Потемкин шел дальше Суворова образца 1764 г., требуя отбросить в обучении все, что изнуряет солдат, не требуясь «в деле». «Марш должен быть шагом простым и свободным, чтобы, не утруждаясь, больше вперед продвигаться… Как на войне с турками построение в каре испытано выгоднейшим, то и следует обучать формировать оное из всякого положения. Особенно употребить старание обучать солдат скорому заряду и верному прицеливанию», егерей и артиллеристов — каждодневно. Солдат в строю не заставлять тянуться во фронт; «крепкие удары в ружейных приемах должны быть истреблены». Кавалеристов — учить сидеть в седле свободно, «а не по манежному принужденно», их задача — «построение фронтов и обороты производить быстро, а особенно атаку, которой удар должен быть во всей силе».
Жестко порицая «вредное щегольство», светлейший требовал от солдат бодрости, опрятности, чистоты и здорового питания (не забыв постоянные требования Суворова «лудить почасту котлы»).
Как и с переменой военной формы, преобразования Потемкина и Суворова в обучении войск встречали немалое сопротивление (в гвардии они вообще пробивались с величайшим трудом). 23 февраля 1788 г. Суворов рапортовал Потемкину, что добьется исполнения его указа, чтобы штаб- и обер-офицеры в строю (кроме парада) не выделялись шарфами и галунами, даже на конских чепраках. В строю и на караулах офицеры должны носить куртки, каски и портупеи, как все (Д II. 374). Щегольство, на которое Суворов сетовал еще в Польше, потеряв много офицеров при неудачном штурме Ландскроны, было вредно в бою, где офицер должен не блистать, а командовать.
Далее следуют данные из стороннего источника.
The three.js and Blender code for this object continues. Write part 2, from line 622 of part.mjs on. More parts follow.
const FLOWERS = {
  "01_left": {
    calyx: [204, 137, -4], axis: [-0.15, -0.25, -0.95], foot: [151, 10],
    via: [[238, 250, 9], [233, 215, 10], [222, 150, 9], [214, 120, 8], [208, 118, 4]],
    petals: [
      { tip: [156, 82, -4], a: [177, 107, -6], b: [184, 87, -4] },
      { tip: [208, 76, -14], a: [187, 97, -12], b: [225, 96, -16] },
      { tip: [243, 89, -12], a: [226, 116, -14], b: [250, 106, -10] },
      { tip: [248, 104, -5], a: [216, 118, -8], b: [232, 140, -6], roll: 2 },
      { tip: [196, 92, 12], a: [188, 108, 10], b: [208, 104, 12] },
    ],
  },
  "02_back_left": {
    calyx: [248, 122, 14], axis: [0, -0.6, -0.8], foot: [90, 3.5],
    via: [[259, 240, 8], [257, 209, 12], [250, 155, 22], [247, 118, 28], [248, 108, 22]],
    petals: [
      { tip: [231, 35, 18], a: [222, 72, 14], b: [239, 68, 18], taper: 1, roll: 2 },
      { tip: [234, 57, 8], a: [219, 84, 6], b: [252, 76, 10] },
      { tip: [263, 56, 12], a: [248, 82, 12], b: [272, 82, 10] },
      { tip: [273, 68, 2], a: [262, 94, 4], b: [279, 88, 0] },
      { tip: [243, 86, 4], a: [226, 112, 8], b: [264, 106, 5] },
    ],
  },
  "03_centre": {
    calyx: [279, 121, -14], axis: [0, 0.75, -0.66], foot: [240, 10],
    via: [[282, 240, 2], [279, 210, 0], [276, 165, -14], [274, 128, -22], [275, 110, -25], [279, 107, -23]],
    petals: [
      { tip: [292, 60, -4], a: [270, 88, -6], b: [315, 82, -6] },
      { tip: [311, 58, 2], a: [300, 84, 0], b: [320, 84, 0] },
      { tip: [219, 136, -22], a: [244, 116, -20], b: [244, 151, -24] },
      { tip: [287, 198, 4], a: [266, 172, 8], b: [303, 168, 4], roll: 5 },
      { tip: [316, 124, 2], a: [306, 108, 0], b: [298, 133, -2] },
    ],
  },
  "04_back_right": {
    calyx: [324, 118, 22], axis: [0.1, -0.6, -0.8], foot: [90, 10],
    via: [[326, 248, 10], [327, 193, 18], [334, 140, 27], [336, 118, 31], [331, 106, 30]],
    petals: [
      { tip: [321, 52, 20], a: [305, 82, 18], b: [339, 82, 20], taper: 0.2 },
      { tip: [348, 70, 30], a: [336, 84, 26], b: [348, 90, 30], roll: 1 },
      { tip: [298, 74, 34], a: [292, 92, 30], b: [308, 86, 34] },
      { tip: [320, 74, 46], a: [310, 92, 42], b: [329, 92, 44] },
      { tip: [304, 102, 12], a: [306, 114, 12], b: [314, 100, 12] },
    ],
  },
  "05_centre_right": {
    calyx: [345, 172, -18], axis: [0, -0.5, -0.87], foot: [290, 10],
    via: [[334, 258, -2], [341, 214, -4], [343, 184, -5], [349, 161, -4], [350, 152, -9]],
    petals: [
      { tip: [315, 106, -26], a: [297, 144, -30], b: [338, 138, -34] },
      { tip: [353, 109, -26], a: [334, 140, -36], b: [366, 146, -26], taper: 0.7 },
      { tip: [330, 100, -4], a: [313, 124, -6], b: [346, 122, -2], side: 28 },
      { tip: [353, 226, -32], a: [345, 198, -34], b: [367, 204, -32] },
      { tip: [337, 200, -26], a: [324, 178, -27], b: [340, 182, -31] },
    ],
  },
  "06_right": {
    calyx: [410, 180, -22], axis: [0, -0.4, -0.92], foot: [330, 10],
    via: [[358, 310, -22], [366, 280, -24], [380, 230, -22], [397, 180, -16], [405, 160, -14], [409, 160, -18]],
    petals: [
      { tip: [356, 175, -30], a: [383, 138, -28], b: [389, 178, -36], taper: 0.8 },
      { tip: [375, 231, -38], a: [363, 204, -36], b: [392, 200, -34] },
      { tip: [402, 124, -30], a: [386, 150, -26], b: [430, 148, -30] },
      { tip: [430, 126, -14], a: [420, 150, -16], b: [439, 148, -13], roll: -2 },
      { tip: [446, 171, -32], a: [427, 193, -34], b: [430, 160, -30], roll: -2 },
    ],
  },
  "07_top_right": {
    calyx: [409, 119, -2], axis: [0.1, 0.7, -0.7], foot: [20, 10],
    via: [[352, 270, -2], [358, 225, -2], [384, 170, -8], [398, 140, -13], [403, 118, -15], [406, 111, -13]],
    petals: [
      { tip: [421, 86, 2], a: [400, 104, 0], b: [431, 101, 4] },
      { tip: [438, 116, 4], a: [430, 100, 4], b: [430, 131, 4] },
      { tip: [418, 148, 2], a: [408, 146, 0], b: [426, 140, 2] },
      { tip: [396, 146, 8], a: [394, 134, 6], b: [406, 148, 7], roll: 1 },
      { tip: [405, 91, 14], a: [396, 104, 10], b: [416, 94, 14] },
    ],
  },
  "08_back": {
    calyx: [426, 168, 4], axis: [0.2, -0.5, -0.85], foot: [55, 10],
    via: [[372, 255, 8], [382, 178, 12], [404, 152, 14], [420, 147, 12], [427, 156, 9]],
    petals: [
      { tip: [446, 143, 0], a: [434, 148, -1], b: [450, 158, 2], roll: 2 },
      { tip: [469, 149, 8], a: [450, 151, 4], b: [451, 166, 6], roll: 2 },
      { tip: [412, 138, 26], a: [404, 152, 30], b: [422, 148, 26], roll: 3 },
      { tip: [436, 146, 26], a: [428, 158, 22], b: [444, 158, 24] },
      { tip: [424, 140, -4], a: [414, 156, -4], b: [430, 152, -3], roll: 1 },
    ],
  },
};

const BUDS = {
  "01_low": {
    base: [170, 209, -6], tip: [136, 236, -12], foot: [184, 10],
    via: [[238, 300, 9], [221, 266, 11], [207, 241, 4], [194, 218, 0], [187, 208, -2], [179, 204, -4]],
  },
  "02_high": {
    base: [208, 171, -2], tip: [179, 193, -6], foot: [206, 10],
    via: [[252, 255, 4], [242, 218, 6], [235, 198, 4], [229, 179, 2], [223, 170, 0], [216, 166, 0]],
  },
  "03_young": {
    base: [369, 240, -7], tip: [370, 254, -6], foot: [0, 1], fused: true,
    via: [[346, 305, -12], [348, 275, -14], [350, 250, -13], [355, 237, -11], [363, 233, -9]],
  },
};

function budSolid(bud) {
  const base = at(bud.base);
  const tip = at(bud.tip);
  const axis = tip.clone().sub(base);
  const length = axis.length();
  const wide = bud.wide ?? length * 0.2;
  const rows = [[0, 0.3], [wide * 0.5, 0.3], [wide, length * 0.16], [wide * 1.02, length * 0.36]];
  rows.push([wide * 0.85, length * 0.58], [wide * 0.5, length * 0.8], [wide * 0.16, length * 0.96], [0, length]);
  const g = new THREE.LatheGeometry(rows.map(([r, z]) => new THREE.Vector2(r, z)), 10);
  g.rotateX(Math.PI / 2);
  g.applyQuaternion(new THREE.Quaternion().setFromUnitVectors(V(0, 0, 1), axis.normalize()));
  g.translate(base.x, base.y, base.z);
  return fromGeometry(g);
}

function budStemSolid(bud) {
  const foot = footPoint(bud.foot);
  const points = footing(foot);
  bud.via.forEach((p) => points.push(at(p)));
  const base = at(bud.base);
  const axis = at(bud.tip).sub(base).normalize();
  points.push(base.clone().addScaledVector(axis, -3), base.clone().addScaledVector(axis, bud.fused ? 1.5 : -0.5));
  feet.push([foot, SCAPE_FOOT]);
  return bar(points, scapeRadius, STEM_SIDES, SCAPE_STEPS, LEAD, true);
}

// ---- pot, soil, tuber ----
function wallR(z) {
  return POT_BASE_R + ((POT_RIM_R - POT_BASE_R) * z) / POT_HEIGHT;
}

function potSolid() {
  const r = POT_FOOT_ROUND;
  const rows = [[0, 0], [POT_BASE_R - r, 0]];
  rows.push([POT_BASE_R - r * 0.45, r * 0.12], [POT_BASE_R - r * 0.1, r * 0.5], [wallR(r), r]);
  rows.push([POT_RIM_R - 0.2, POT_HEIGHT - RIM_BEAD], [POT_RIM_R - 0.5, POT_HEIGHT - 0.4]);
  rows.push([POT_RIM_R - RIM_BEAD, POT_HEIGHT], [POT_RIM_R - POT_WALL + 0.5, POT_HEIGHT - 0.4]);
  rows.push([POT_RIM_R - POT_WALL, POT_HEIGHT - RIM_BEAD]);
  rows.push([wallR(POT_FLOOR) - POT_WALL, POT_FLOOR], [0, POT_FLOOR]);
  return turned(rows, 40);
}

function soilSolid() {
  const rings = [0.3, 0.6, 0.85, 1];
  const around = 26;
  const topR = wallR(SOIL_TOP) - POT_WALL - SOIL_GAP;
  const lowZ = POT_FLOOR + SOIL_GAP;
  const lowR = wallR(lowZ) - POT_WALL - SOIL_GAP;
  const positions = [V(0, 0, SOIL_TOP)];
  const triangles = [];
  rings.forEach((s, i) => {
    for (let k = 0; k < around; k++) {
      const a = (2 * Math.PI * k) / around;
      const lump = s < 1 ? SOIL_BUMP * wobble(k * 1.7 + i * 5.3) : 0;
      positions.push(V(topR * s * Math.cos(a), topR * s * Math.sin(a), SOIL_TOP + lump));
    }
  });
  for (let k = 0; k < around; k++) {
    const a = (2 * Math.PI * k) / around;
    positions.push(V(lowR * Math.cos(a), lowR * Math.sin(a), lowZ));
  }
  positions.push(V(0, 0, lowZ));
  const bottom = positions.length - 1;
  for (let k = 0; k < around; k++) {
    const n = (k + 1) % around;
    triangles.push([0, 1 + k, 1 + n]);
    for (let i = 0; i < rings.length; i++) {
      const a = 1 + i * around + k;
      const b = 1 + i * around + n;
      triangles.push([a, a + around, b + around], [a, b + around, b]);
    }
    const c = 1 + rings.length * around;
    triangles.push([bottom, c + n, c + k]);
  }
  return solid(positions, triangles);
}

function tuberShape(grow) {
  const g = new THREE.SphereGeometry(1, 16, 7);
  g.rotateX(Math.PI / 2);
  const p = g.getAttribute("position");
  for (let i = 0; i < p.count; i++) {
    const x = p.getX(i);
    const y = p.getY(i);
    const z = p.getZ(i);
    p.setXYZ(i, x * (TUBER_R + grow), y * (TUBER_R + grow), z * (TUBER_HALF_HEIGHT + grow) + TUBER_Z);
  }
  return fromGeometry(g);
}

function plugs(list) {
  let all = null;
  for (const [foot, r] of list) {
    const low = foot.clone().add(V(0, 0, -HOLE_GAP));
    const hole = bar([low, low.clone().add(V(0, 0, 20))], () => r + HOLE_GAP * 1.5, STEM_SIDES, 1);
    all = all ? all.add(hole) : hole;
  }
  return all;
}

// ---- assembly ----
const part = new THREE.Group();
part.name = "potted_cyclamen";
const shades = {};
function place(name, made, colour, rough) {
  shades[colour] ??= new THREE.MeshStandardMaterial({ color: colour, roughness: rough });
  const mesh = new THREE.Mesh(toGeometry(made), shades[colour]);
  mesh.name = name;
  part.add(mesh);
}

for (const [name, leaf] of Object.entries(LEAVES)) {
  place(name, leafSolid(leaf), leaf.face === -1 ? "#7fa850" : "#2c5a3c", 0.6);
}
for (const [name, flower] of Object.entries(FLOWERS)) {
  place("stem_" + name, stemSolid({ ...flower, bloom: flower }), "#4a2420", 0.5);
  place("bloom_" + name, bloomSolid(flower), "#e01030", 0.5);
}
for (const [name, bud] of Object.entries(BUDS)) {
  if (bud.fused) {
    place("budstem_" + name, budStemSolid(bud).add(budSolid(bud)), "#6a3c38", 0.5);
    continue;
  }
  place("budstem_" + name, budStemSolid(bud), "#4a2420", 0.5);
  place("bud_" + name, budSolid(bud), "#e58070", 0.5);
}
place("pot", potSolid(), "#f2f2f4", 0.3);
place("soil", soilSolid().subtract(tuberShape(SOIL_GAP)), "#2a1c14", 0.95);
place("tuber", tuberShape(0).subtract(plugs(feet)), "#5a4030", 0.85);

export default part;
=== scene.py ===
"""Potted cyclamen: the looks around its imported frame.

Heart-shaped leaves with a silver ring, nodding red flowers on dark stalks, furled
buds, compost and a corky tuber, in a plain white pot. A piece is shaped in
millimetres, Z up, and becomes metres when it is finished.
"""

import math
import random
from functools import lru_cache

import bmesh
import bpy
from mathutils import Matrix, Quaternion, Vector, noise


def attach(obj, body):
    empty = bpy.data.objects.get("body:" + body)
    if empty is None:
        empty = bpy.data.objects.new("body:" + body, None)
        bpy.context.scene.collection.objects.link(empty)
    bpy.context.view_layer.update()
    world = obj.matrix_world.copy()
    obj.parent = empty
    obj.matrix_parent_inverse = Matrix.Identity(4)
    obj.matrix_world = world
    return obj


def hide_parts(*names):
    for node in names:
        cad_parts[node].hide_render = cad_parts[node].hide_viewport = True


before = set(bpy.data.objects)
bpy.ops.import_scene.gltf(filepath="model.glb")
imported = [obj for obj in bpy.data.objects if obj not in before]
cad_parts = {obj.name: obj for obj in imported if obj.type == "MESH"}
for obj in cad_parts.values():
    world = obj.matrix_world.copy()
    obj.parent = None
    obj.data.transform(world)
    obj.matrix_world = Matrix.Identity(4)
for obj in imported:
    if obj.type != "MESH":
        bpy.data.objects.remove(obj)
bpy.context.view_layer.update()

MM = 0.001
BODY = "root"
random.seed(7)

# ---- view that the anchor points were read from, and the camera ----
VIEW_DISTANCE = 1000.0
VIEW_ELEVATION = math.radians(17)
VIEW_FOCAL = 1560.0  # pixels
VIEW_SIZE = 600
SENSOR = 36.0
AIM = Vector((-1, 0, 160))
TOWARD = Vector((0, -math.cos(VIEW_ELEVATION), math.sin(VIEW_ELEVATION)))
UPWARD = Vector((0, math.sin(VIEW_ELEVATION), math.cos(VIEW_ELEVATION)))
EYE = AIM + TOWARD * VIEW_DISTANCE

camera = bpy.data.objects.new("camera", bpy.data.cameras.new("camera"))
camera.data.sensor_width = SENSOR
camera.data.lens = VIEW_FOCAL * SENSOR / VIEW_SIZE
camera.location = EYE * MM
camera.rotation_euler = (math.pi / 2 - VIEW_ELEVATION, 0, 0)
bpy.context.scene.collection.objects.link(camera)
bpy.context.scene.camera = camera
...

Суворов и Потемкин понимали, что предстоит тяжелая война. Сеча при Кинбурне дала время на преобразование армии и флота, но не побудила турок к миру. Османский флот не был разбит, а русский — за исключением отдельных героев — показал пока малую полезность. Турецкие флотоводцы и очаковские беи, обещавшие не слишком расположенному к войне султану скорую победу в Днепровском лимане, не желали отступать. Без возможности блокады Очакова даже Суворов не мог планировать штурм крепости. Это не позволяла и численность его войск, в помощь которым подошел к устью Буга егерский корпус М.И. Кутузова, а затем и другие части.
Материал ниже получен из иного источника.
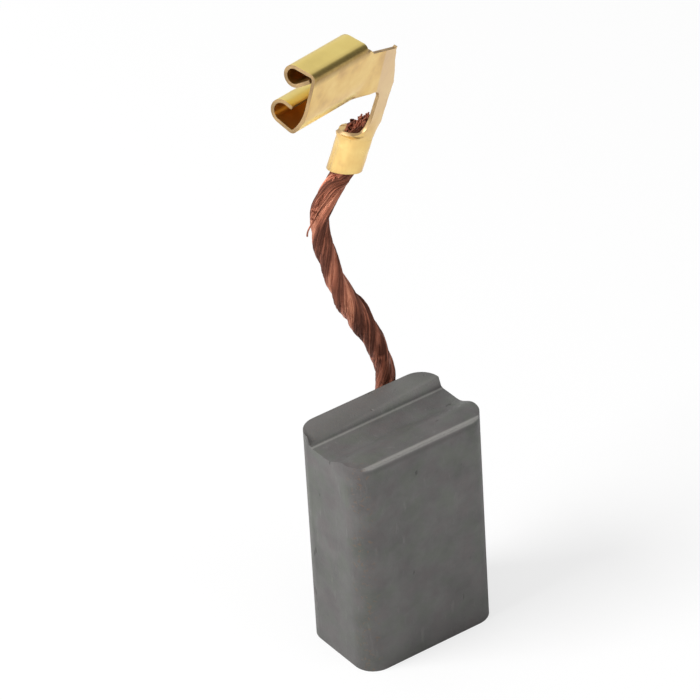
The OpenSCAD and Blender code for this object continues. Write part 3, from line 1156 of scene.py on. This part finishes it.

Жертвы в Кинбурнском сражении, задуманном и проведенном максимально жестко, были в глазах обоих велики (почти 5% личного состава), но оправданны. Дальнейшие планы строились из расчета всемерного сохранения жизней: это отвечало глубоким убеждениям обоих героев, отраженным в огромном числе документов. Суворов составил детальные диспозиции по обороне всех участков Кинбурнской косы, упирая на отражение десантов с минимальными жертвами. Смысл двух его диспозиций от 12 октября и приказа 21 декабря 1787 г., которые начальники должны были «затвердить взводным командирам, а те ее объяснить рядовым», сводился к главной мысли: бить, а не пугать, отражать, а не заманивать.